E seus trabalhos de alta erudição sobre Marx, que às vezes ele lamentava que não fossem mais lidos, mas que permanecem textos incontornáveis, não contradizem esse engajamento de uma vida. Ruy Fausto é o autor, dentre outras obras, de um livro que marca época : Marx : Lógica e Política. Investigações para uma reconstituição do sentido da dialética, publicado pela editora Publisud em 1986. É preciso inicialmente prestar atenção à data de publicação : estamos no meio dos anos 1980, esses “anos de inverno”, para usar a expressão de Guattari, nos quais era de bom tom, entre um grande número de intelectuais, tratar Marx como um “cachorro morto”, a expressão aplicada a Spinoza no tempo de Lessing ou a Hegel no tempo de Marx, como recorda justamente Jean-Toussaint Desanti no prefácio que escreveu para o livro de Ruy Fausto. Como observa Desanti em seu prefácio : “a moda marxista dos anos sessenta é eficazmente sucedida pela moda antimarxista dos anos oitenta.”. Além disso, é preciso recordar que o antimarxismo fazia sucesso junto aos verborrágicos e aos ensaístas que buscavam notoriedade, em particular entre os promotores da “marca” denominada “nova filosofia”. A abordagem de Ruy Fausto é seguramente contracorrente da moda intelectual prevalente à época. Entretanto não se trata para ele de restaurar a integridade da doutrina marxista e de colocar-se como defensor atento de uma ortodoxia qualquer ameaçada. Reconhecendo a crise do marxismo, ele liga-a à crise da própria dialética. Antes de tudo, ele pretende restituir à dialética seu sentido estrito e, para isso, praticá-la em sua leitura minuciosa dos textos de Marx, principalmente o Grundisse e O Capital, em uma época em que muitos se contentavam em ler os Prefácios para emitir uma opinião de especialista. Em nossa visão, o mais importante, contudo, é aquilo que está no título logo após o nome de Marx : “Lógica e Política”. Dois extremos reunidos por um “e”. De um lado a lógica da crítica da economia política. Do outro, a prática política. Ainda hoje nos cabe pensar sobre a tensão entre esses dois extremos. Hoje mais do que nunca. Essa é a grande lição que ele nos deixou.

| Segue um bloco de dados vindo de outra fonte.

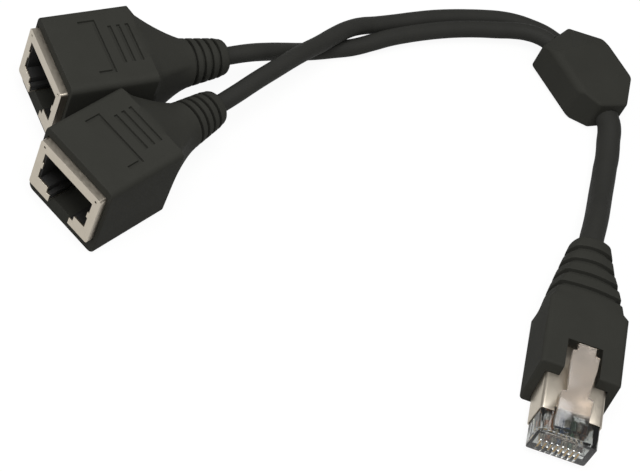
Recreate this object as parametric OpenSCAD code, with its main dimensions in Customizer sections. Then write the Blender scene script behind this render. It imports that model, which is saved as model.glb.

Ruy Fausto possuía uma experiência política a transmitir, não apenas a sua, mas também aquela dos revolucionários do século XIX. A política é um assunto sério, de vida e de morte. Esse grande ser vivo sabia que a morte política das massas era uma ameaça sempre presente na Europa e na América Latina. Criança durante a Segunda Guerra Mundial, jovem rapaz quando a ditadura se impõe no Brasil, exilado no Chile ele escapa por pouco dos militares no momento do golpe de Estado de Pinochet.
O trotskysmo de sua juventude vacina-o contra todo compromisso com o totalitarismo stalinista e seus duplos. Crítico intransigente das formas oligárquicas, dogmáticas e populistas da esquerda, ele guardou até o fim a esperança de que a esquerda soubesse se curar de suas falhas e se reinventar, tanto no Brasil quanto na França. Leitor de Arendt, de Lefort e de Castoriadis, ele era daqueles para quem a verdadeira tradição revolucionária era levar a democracia até o fim. Internacionalista em ato, ele sabia que nada de bom poderia vir do nacionalismo. E, quando o tempo catastrófico do bolsonarismo chegou, ele dá mais uma lição de coragem ao se lançar na luta pública contra o novo fascismo que crescia no país.
Apesar de suas múltiplas atividades, especialmente a colaboração com a Revista Fevereiro e, em seguida, com a Revista Rosa, para qual ele dedicou muito esforço nesses últimos meses para seu lançamento, paralelamente à difusão de seus últimos livros sobre a esquerda, a revolução e o totalitarismo, ele participou apaixonadamente na criação e na discussão do GENA. Nós tinhamos muito em comum, eramos quase da mesma geração. Ele ainda tinha vários projetos a desenvolver com o grupo francês. Ele escrevia a um de nós um e-mail no fim do mês de março :“eu espero que nós possamos fazer um trabalho coordenado França/Brasil. Sob múltiplas formas : revista, seminários, videos, podcasts etc.”. Todo o Ruy está ali. Com 85 anos, o futuro ainda era de ação, de coordenação e de ligação entre a França e o Brasil.
Nós tentamos dizer a todos seus amigo(a)s e colegas brasileiros que cruelmente sofrem hoje com essa perda que os laços intelectuais e amicais tão estreitos que nós conseguimos estabelecer com a ajuda de Ruy não irão se quebrar. Essa é a nossa maneira de perpetuar, para além da morte, sua magnífica lição de vida.